So far, the TOPCon technology has usually only been used for rear contacts. This is because n-type polycrystalline Si (poly-Si(n)) disadvantageously exhibits parasitic optical absorption due to its optical material properties. A number of approaches have already been developed to reduce this parasitic absorption of the poly-Si layer. One of the current approaches to reducing the parasitic absorption in poly-Si is the development of an extremely thin poly-Si layer with sufficiently good passivation effects and at the same time low sheet resistance. At the same time, the paste of the material for the electrical contact and the firing profile have to be adapted to the extremely thin poly-Si(n) as part of the manufacturing process. Another approach is to replace the poly-Si(n) with alternative materials such as nc-SiOx, which has a wide band gap. In addition, work is being done to use the poly-Si(n) only locally under the metal contacts in order to reduce or avoid parasitic absorption.

The solution of developing an extremely thin poly-Si layer leads to good passivation (iVoc > 740 mV) before the metal coating, but after the coating there is a high probability that, for example, the silver paste for the electrical contacting due to the extremely thin poly-Si(n) is fired through and contacts the c-Si directly, which worsens the passivation again. Research into new pastes for the extremely thin poly-Si(n) is ongoing, but no progress is currently being made. In addition, the firing profile is critical and difficult to control.
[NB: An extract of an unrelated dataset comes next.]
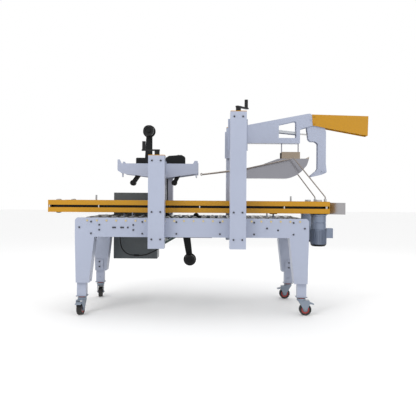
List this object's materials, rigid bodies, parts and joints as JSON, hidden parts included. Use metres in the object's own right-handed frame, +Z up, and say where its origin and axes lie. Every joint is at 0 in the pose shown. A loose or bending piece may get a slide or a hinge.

The second solution, using nc-SiOx as electron-selective material, also shows good passivation (iVoc > 725 mV), however, the layer thickness of this tunnel oxide can increase during nc-SiOx deposition and exceed 2 nm, which degrades carrier transport .

In order to use the poly-Si(n) locally under the metal contacts, the poly-Si(n) has to be applied locally in a structured manner, which has to be realized with an expensive structuring process. A cost-effective structuring process would therefore have to be developed in order to reduce the complexity of production and thus the production costs, so that the solar cell produced can become established on an industrial scale.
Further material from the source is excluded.